We have nothing against private tourist taxis. But if they have to survive they have to follow the rules — install meters and GPS systems and match GoaMiles fares. Or any other app-based taxi operator. Let there be competition and may the best service win.
PUBLIC TRANSPORT
There are an estimated 14 lakh registered cars in Goa, the bulk being SUVs. There are an estimated 11 lakh two-wheelers registered in Goa, updated upto 2018. Which means that the vehicle population of Goa is 25 lakh for a population estimated at around 20 lakh.

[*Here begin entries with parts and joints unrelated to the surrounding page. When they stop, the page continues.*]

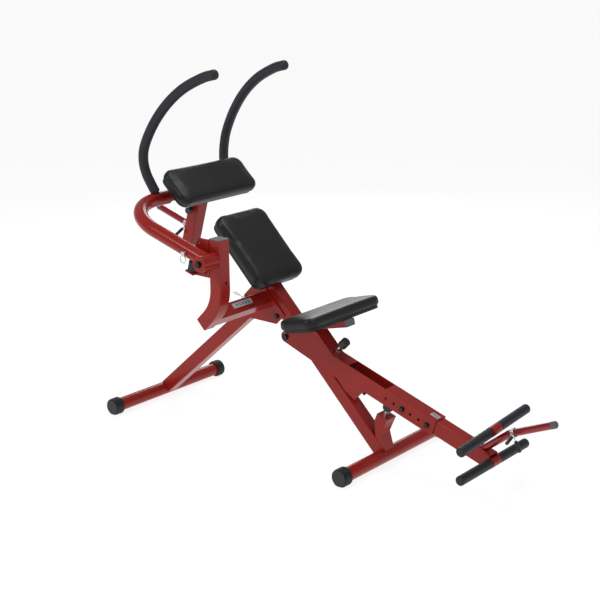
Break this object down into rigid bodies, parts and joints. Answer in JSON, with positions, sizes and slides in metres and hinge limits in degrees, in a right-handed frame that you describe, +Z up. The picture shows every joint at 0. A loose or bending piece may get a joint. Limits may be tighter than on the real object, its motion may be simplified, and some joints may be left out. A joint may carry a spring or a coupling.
{
  "type": "roman chair",
  "caption": "Inclined abdominal bench with a pivoting loadable arm carrying two curved handles and a pad, a rocking seat lever with foot rollers, and a folding rear leg.",
  "frame": {"origin": "middle of the bounding box at floor level", "axes": "+X towards the foot rollers, +Y to the user's left, +Z up"},
  "size_m": [1.7822, 0.7603, 1.337],
  "materials": {
    "red_paint": "glossy red powder coat",
    "candy_paint": "glossy metallic dark red lacquer",
    "black_paint": "satin black",
    "vinyl": "black vinyl upholstery with a soft sheen",
    "foam": "dense charcoal foam",
    "black_rubber": "matte black rubber",
    "grey_plastic": "grey plastic",
    "black_steel": "black oxide",
    "black_plastic": "black moulded plastic",
    "bright_steel": "bright plated steel"
  },
  "bodies": {
    "frame": {"spine_tube": "red_paint", "frame_plugs": "grey_plastic", "front_stabilizer": "red_paint", "front_caps": "black_rubber", "bracket_plate_near": "red_paint", "bracket_plate_far": "red_paint", "crossbar": "red_paint", "upright": "red_paint", "sector_plate": "red_paint", "arm_rest": "red_paint", "arm_bumper": "black_rubber", "lever_rest": "red_paint", "lever_bumper": "black_rubber", "lever_bumper_stud": "bright_steel", "lever_lug": "red_paint", "back_board": "black_paint", "back_pad": "vinyl", "back_bolts": "black_steel", "arm_pivot_bolt": "black_steel", "leg_pivot_bolt": "black_steel"},
    "rear_leg": {"rear_leg_tube": "red_paint", "rear_leg_lug": "red_paint", "rear_stabilizer": "red_paint", "rear_caps": "black_rubber"},
    "leg_pin": {"leg_lock_pin": "bright_steel"},
    "crunch_arm": {"pivot_tube": "red_paint", "arm_tube": "red_paint", "arm_crossbar": "red_paint", "arm_post": "red_paint", "arm_post_plug": "grey_plastic", "handle_tubes": "black_paint", "handle_grips": "foam", "handle_sockets": "red_paint", "rear_plate_post": "candy_paint", "rear_post_cap": "grey_plastic", "pad_pin_barrel": "bright_steel"},
    "rear_collar": {"rear_spring_collar": "bright_steel"},
    "arm_pin": {"arm_lock_pin": "bright_steel"},
    "pad_slide": {"pad_slide_tube": "black_paint", "upper_board": "black_paint", "upper_pad": "vinyl"},
    "pad_pin": {"pad_pull_pin": "black_plastic"},
    "foot_lever": {"lever_plate_near": "red_paint", "lever_plate_far": "red_paint", "lever_top_plates": "red_paint", "lever_bottom_plate": "red_paint", "lever_bolts": "black_steel", "foot_tube": "red_paint", "foot_axles": "red_paint", "foot_rollers": "foam", "front_plate_post": "candy_paint", "front_post_cap": "grey_plastic", "seat_receptacle": "red_paint", "seat_pin_barrel": "bright_steel"},
    "front_collar": {"front_spring_collar": "bright_steel"},
    "seat": {"seat_post": "red_paint", "seat_post_plug": "grey_plastic", "seat_board": "black_paint", "seat_pad": "vinyl"},
    "seat_pin": {"seat_pull_pin": "black_plastic"}
  },
  "joints": [
    {"name": "rear_leg_fold", "type": "hinge", "parent": "frame", "child": "rear_leg", "pos_m": [-0.24114, 0.0462, 0.44973], "axis": [0, -1, 0], "range_deg": [0, 80]},
    {"name": "leg_pin_pull", "type": "slide", "parent": "frame", "child": "leg_pin", "axis": [0, -1, 0], "range_m": [0, 0.075]},
    {"name": "crunch_arm_swing", "type": "hinge", "parent": "frame", "child": "crunch_arm", "pos_m": [-0.2415, -0.3258, 0.7235], "axis": [0, 1, 0], "range_deg": [0, 55]},
    {"name": "rear_collar_slide", "type": "slide", "parent": "crunch_arm", "child": "rear_collar", "axis": [-0.9573, 0, 0.289], "range_m": [0, 0.1]},
    {"name": "arm_pin_pull", "type": "slide", "parent": "crunch_arm", "child": "arm_pin", "axis": [0, -1, 0], "range_m": [0, 0.06]},
    {"name": "upper_pad_height", "type": "slide", "parent": "crunch_arm", "child": "pad_slide", "axis": [0.289, 0, 0.9573], "range_m": [0, 0.06]},
    {"name": "pad_pin_pull", "type": "slide", "parent": "crunch_arm", "child": "pad_pin", "axis": [0, -1, 0], "range_m": [0, 0.01], "stiffness_N_per_m": 400, "springref_m": -0.008},
    {"name": "foot_lever_rock", "type": "hinge", "parent": "frame", "child": "foot_lever", "pos_m": [-0.20055, 0.0462, 0.38001], "axis": [0, -1, 0], "range_deg": [0, 24]},
    {"name": "front_collar_slide", "type": "slide", "parent": "foot_lever", "child": "front_collar", "axis": [0.915, 0, 0.4035], "range_m": [0, 0.1]},
    {"name": "seat_height", "type": "slide", "parent": "foot_lever", "child": "seat", "axis": [-0.7071, 0, 0.7071], "range_m": [0, 0.025]},
    {"name": "seat_pin_pull", "type": "slide", "parent": "foot_lever", "child": "seat_pin", "axis": [0.7071, 0, 0.7071], "range_m": [0, 0.01], "stiffness_N_per_m": 400, "springref_m": -0.008}
  ]
}
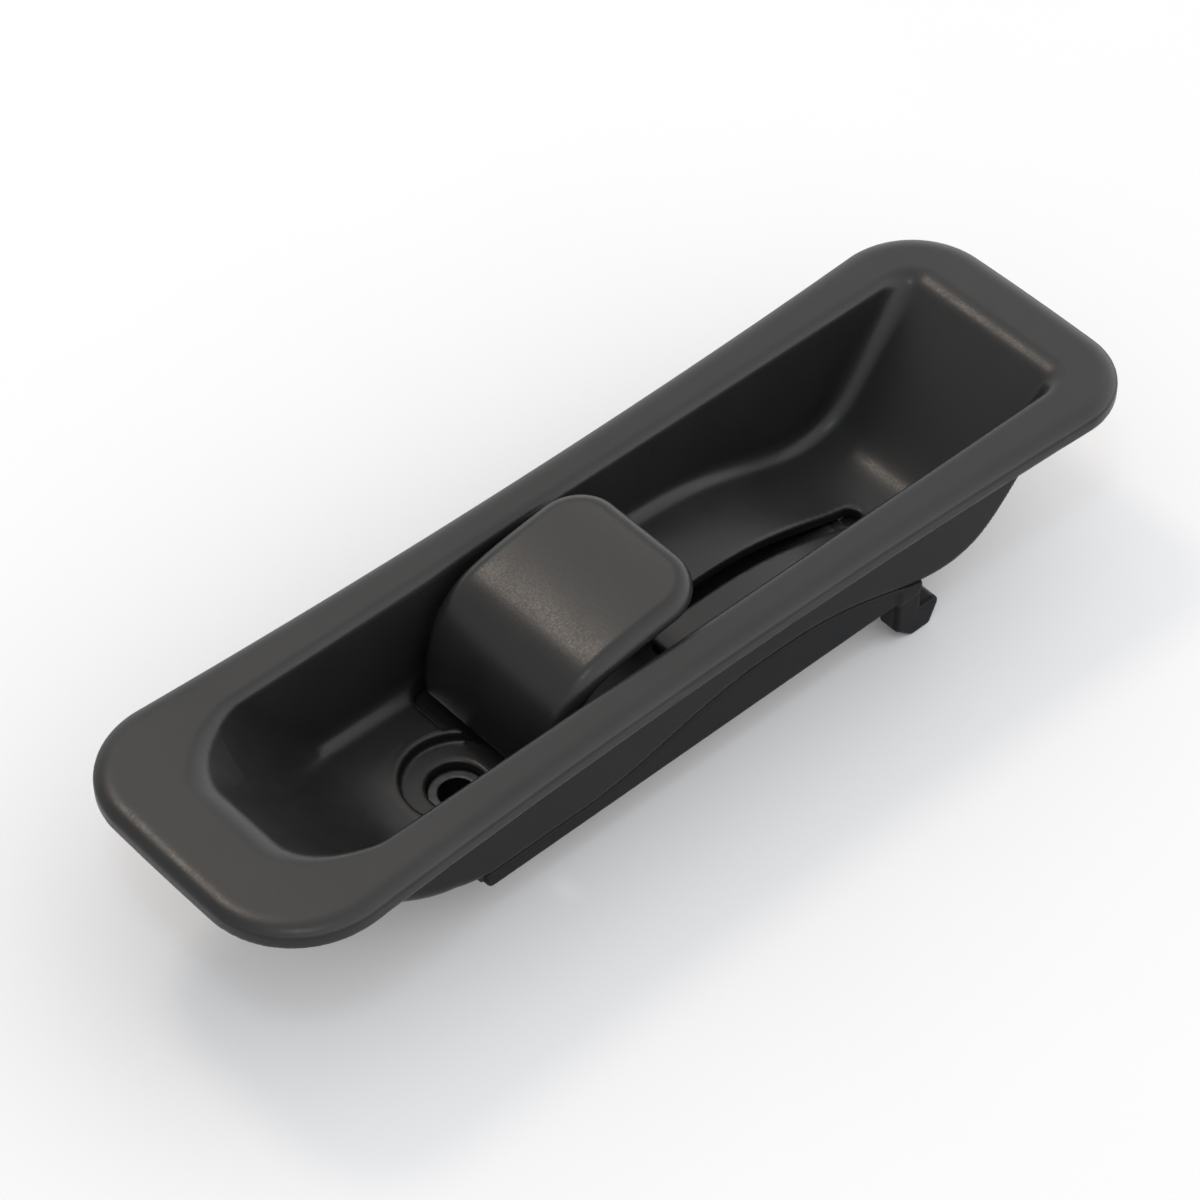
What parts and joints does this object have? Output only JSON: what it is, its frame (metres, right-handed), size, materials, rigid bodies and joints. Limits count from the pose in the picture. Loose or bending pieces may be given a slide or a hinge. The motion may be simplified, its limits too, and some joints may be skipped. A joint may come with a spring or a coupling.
{
  "type": "interior door release handle",
  "caption": "Recessed inside door handle: a waisted flange and tub around a sprung, pivoting two-finger paddle that pulls a release cable.",
  "frame": {"origin": "centre of the part's box, on the plane through the tips of the snap hooks and the screw boss, where the part stands", "axes": "+X along the handle towards the finger well, +Y across it, +Z out of the recess towards the hand"},
  "size_m": [0.19, 0.0565, 0.0429],
  "materials": {
    "black_plastic": "fine satin grain",
    "frame_plastic": "plain moulded",
    "white_plastic": "smooth acetal",
    "steel": "zinc plated",
    "spring_steel": "drawn wire",
    "rubber": "matt",
    "foam": "closed cell",
    "dark_steel": "phosphated"
  },
  "bodies": {
    "housing": {"bezel_tub": "black_plastic", "trim_gasket": "foam", "fixing_sleeve": "dark_steel", "side_frame": "frame_plastic", "frame_screws": "steel", "rattle_pads": "foam", "cable_anchor": "frame_plastic", "anchor_screw": "steel", "closed_stop_pad": "rubber", "open_stop_pad": "rubber", "pivot_pin": "steel", "pin_clip": "spring_steel", "spring_sleeve": "white_plastic", "return_spring": "spring_steel"},
    "paddle": {"paddle_cover": "black_plastic", "paddle_lever": "frame_plastic", "cover_screws": "steel", "bush_near": "white_plastic", "bush_far": "white_plastic"},
    "barrel": {"cable_barrel": "steel"}
  },
  "joints": [
    {"name": "paddle_pull", "type": "hinge", "parent": "housing", "child": "paddle", "pos_m": [-0.024, 0, 0.02], "axis": [0, -1, 0], "range_deg": [0, 30], "stiffness_Nm_per_rad": 0.12, "springref_deg": -34.38, "deforming": ["return_spring"]},
    {"name": "barrel_turn", "type": "hinge", "parent": "paddle", "child": "barrel", "pos_m": [-0.022, 0.008, 0.0045], "axis": [0, -1, 0], "range_deg": [-32, 2]}
  ],
  "couplings": [
    {"joint": "barrel_turn", "follows": "paddle_pull", "ratio": -1}
  ]
}
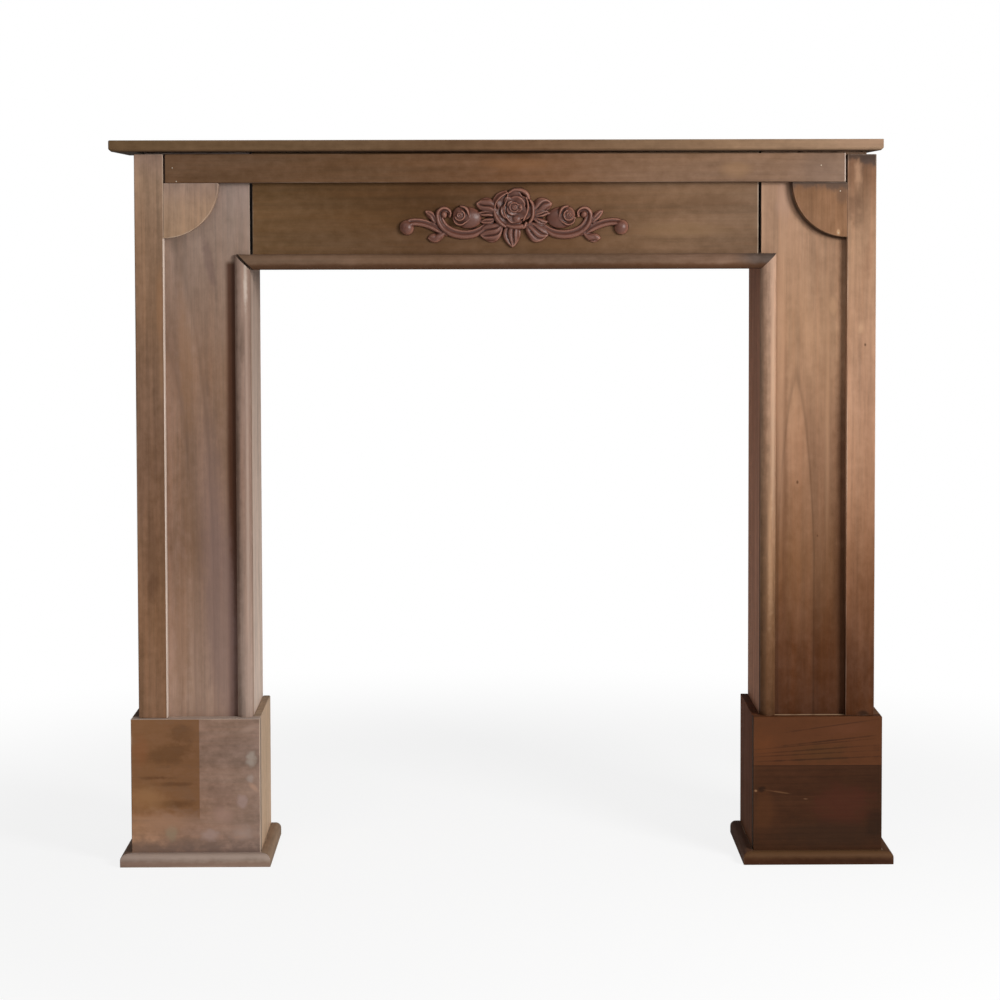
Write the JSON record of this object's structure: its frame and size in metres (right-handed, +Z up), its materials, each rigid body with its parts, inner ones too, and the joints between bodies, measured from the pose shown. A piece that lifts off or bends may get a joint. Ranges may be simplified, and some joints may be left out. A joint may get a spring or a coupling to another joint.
{
  "type": "fireplace mantel",
  "caption": "Wooden fireplace mantel with hollow board legs on boxed plinths, a half-round bead round the opening, a carved rose on the frieze and a plain shelf.",
  "frame": {"origin": "on the floor, under the middle of the whole mantel's box", "axes": "+Z up, the front faces -Y, +X to the right as seen from the front"},
  "size_m": [1.11, 0.197, 1.032],
  "materials": {
    "stained_wood": "worn matt brown stain on plain boards, browner to the right",
    "carved_wood": "reddish brown matt carving"
  },
  "bodies": {
    "root": {"shelf": "stained_wood", "top_rail": "stained_wood", "frieze": "stained_wood", "soffit": "stained_wood", "lintel_bead": "stained_wood", "carved_rose": "carved_wood", "left_outer_side": "stained_wood", "left_inner_side": "stained_wood", "left_leg_panel": "stained_wood", "left_stile": "stained_wood", "left_quadrant": "stained_wood", "left_leg_bead": "stained_wood", "left_plinth_front": "stained_wood", "left_plinth_outer": "stained_wood", "left_plinth_inner": "stained_wood", "left_base_front": "stained_wood", "left_base_outer": "stained_wood", "left_base_inner": "stained_wood", "right_outer_side": "stained_wood", "right_inner_side": "stained_wood", "right_leg_panel": "stained_wood", "right_stile": "stained_wood", "right_quadrant": "stained_wood", "right_leg_bead": "stained_wood", "right_plinth_front": "stained_wood", "right_plinth_outer": "stained_wood", "right_plinth_inner": "stained_wood", "right_base_front": "stained_wood", "right_base_outer": "stained_wood", "right_base_inner": "stained_wood"}
  },
  "joints": []
}
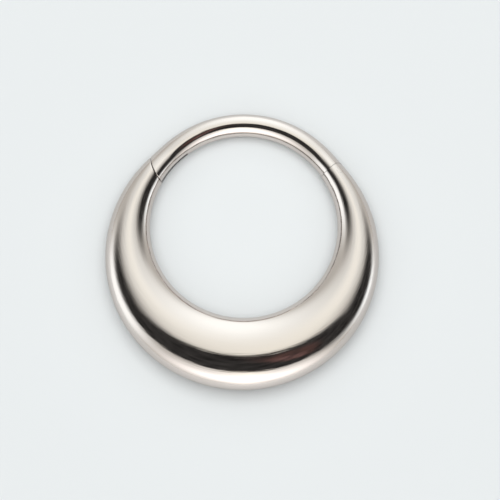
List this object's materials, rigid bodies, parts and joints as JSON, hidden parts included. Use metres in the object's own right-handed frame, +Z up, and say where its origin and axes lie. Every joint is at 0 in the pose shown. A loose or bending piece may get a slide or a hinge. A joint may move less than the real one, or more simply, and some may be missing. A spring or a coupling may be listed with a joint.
{
  "type": "hinged hoop earring",
  "caption": "Polished hinged segment hoop: a crescent thick at the belly, closed by a thin round gate that swings open on a flush hinge pin.",
  "frame": {"origin": "centre of the footprint, on the surface that the ring lies on", "axes": "+Z up out of that surface, +Y towards the gate, +X towards the hinge side"},
  "size_m": [0.0146, 0.015, 0.0024],
  "materials": {
    "polished_metal": "mirror-polished warm white surgical steel",
    "pin_metal": "steel pin, ground and polished flush"
  },
  "bodies": {
    "hoop": {"hoop_body": "polished_metal", "hinge_pin": "pin_metal"},
    "gate": {"gate": "polished_metal"}
  },
  "joints": [
    {"name": "gate_swing", "type": "hinge", "parent": "hoop", "child": "gate", "pos_m": [0.00523, 0.00434, 0.00072], "axis": [0, -0.0462, -0.9989], "range_deg": [0, 65]}
  ]
}
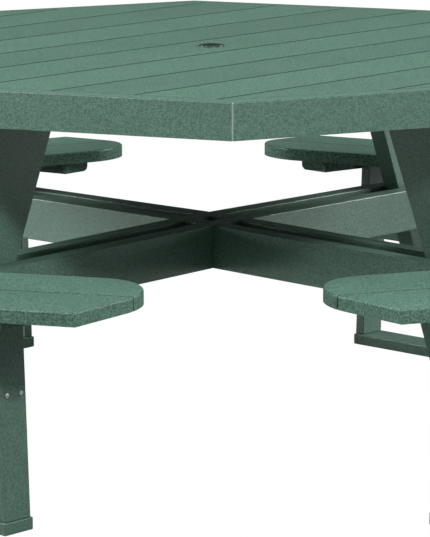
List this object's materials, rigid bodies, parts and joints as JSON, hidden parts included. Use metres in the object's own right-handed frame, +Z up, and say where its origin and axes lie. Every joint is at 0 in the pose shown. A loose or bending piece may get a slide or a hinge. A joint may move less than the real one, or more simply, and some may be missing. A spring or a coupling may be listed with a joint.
{
  "type": "picnic table",
  "caption": "Octagonal walk-in picnic table of plastic boards, with bent seats on crossed arms, slanted legs and an umbrella hole.",
  "frame": {"origin": "the middle of the table, on the floor", "axes": "+Z up; the two pairs of arms run along X and Y, and the slats run along X"},
  "size_m": [2.203, 2.203, 0.7605],
  "materials": {
    "boards": "fine-grained recycled plastic board, dark green, slightly mottled",
    "ring": "smooth moulded plastic, green",
    "fixings": "galvanised, dulled"
  },
  "bodies": {
    "root": {"arm_board_ew_north": "boards", "arm_board_ew_south": "boards", "arm_board_ns_east": "boards", "arm_board_ns_west": "boards", "edge_board_1": "boards", "edge_board_2": "boards", "edge_board_3": "boards", "edge_board_4": "boards", "edge_board_5": "boards", "edge_board_6": "boards", "edge_board_7": "boards", "edge_board_8": "boards", "foot_east": "boards", "foot_north": "boards", "foot_south": "boards", "foot_west": "boards", "frame_screws": "fixings", "leg_bolts": "fixings", "leg_cleats": "boards", "leg_east": "boards", "leg_north": "boards", "leg_south": "boards", "leg_west": "boards", "post_left_east": "boards", "post_left_north": "boards", "post_left_south": "boards", "post_left_west": "boards", "post_right_east": "boards", "post_right_north": "boards", "post_right_south": "boards", "post_right_west": "boards", "seat_bearers": "boards", "seat_inner_boards_east": "boards", "seat_inner_boards_north": "boards", "seat_inner_boards_south": "boards", "seat_inner_boards_west": "boards", "seat_outer_boards_east": "boards", "seat_outer_boards_north": "boards", "seat_outer_boards_south": "boards", "seat_outer_boards_west": "boards", "stretcher_rail_east": "boards", "stretcher_rail_north": "boards", "stretcher_rail_south": "boards", "stretcher_rail_west": "boards", "top_batten_east": "boards", "top_batten_west": "boards", "top_slat_01": "boards", "top_slat_02": "boards", "top_slat_03": "boards", "top_slat_04": "boards", "top_slat_05": "boards", "top_slat_06": "boards", "top_slat_07": "boards", "top_slat_08": "boards", "top_slat_09": "boards", "top_slat_10": "boards", "top_slat_11": "boards", "umbrella_ring": "ring"}
  },
  "joints": []
}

Of the 14 lakh registered cars, 36,000 are private tourist taxis. In addition there are 10,000 odd cars on hire or run illegally as private taxis. GoaMiles claims that it has about 5,000 patrons.
The issue is not only whether GoaMiles or private tourist taxis are better. Goa is a small state and our roads are very narrow. Our cities are like big panchayats. There is no parking space for even half the vehicles. Goa does not have even a satisfactory bus service let alone a metro. The Konkan railway does not connect any of the major cities excepting Margao. Even the few buses there are, stop by 9 pm. Auto rickshaws and the motor cycle pilots also ply without any meters.
We need to strengthen the public transport system with 24-hour buses and by introducing a suburban train service or a metro so that both locals and tourists can travel where they want to, without relying on GoaMiles or tourist taxis. In fact people should be discouraged from buying cars, particularly large, environmentally unfriendly SUVs, by charging even higher GST on large luxury cars. Traffic jams will continue unless we have a reliable public transport system.